Os servidores que entrarem no governo já nessas condições levarão pelo menos 20 anos para atingir os salários máximos da carreira, num sistema meritório, muito parecido com o que prevalece na iniciativa privada. A medida, se aprovada pelo Congresso, obrigará os funcionários federais a se capacitarem, a provarem que são bons e que merecem ter reajustes nos contracheques. Mais que isso, eles terão que dar retorno adequado à sociedade, sobretudo por meio da prestação de serviços. Hoje, mesmo custando caríssimo, o Estado dá um péssimo atendimento aos contribuintes.
Quadro dramático
Na avaliação de Arnaldo Lima, assessor especial do Planejamento, o projeto que reestrutura as carreiras do funcionalismo não deve provocar tanta polêmica. Ele acredita que há uma consciência de que os gastos com servidores não podem continuar crescendo, indefinidamente, acima da inflação. Com o teto dos gastos, mantido o atual ritmo de expansão da folha salarial, o governo terá que tirar recursos de áreas essenciais para custear a folha de pessoal. A situação é tão dramática que a União vem bancando uma série de despesas por meio da emissão de dívidas. Ou seja, o Tesouro Nacional já não arrecada o suficiente para cobrir despesas corriqueiras. Pior, corre o risco de incorrer em crime de responsabilidade fiscal.
Se a situação já é difícil na União, o quadro se torna dramático entre estados e municípios. Pelos cálculos do assessor do Planejamento, os gastos com salários têm aumentado, em média, 20% ao ano acima da inflação. Quer dizer: a cada quatro ou cinco anos, as despesas com o funcionalismo dobram de tamanho. Não há país que consiga sustentar tamanha fatura. Não por acaso, estados como o Rio de Janeiro, o Rio Grande do Sul e o Rio Grande do Norte estão quebrados, deixando os cidadãos ao deus-dará. A violência no carnaval carioca é o exemplo mais contundente do descalabro desses estados.
Lima ressalta que os servidores ativos e inativos da União consomem, por ano, 4,3% do Produto Interno Bruto (PIB). Quando essa conta considera estados e municípios, mas só computa os que estão trabalhando, a fatura corresponde a 10,5% de todas as riquezas produzidas pelo país. Isso mesmo: de cada R$ 100 de tudo o que o Brasil produz por ano, R$ 10,50 vão para o pagamento de servidores da ativa. Essas despesas são superiores à verificada na média dos países ricos, de 10%, segundo levantamento da Organização para a Cooperação e o Desenvolvimento Econômico (OCDE).
No banco dos réus
Muitos dos problemas que estão sendo enfrentados pela União e por estados e municípios foram causados por governos perdulários e irresponsáveis, que deram reajustes salariais e incharam a máquina de servidores como se o dinheiro dos contribuintes fosse infinito. No caso da administração federal, há aumentos salariais contratados até 2019, o que fará com que a folha de pessoal continue subindo muito além da inflação. O reajuste previsto para este ano foi parar na Justiça e está sendo pago por meio de uma liminar concedida pelo ministro Ricardo Lewandowski, do Supremo Tribunal Federal (STF).

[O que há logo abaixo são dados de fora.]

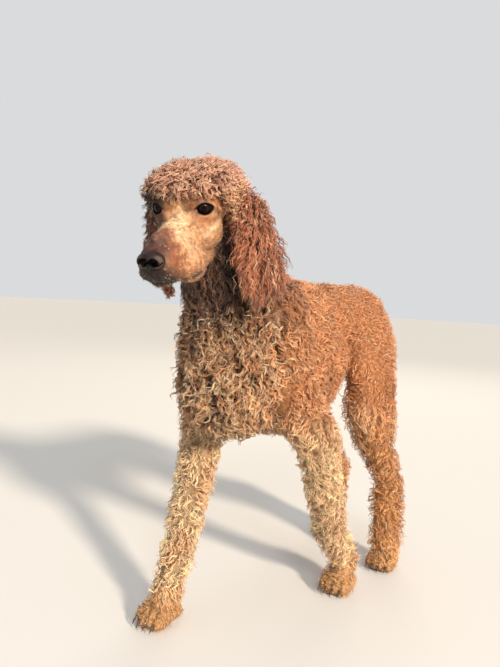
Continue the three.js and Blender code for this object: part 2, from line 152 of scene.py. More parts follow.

“Os gastos da União com servidores sobem muito por conta dos reajustes concedidos nos últimos anos e por conta dos aumentos vegetativos, como os dados a pessoas que mudam de função”, explica Arnaldo Lima. Ele destaca que, no Executivo, o salário médio está hoje ligeiramente acima de R$ 10 mil por mês. No Judiciário e no Legislativo, as remunerações médias variam entre R$ 16 mil e R$ 17 mil. Isso, sem nenhum dos penduricalhos que incham os contracheques. Segundo o Banco Mundial, na média, os funcionários públicos no Brasil recebem 67% a mais do que os trabalhadores da iniciativa privada. É uma transferência de riqueza impressionante para um grupo pequeno de brasileiros.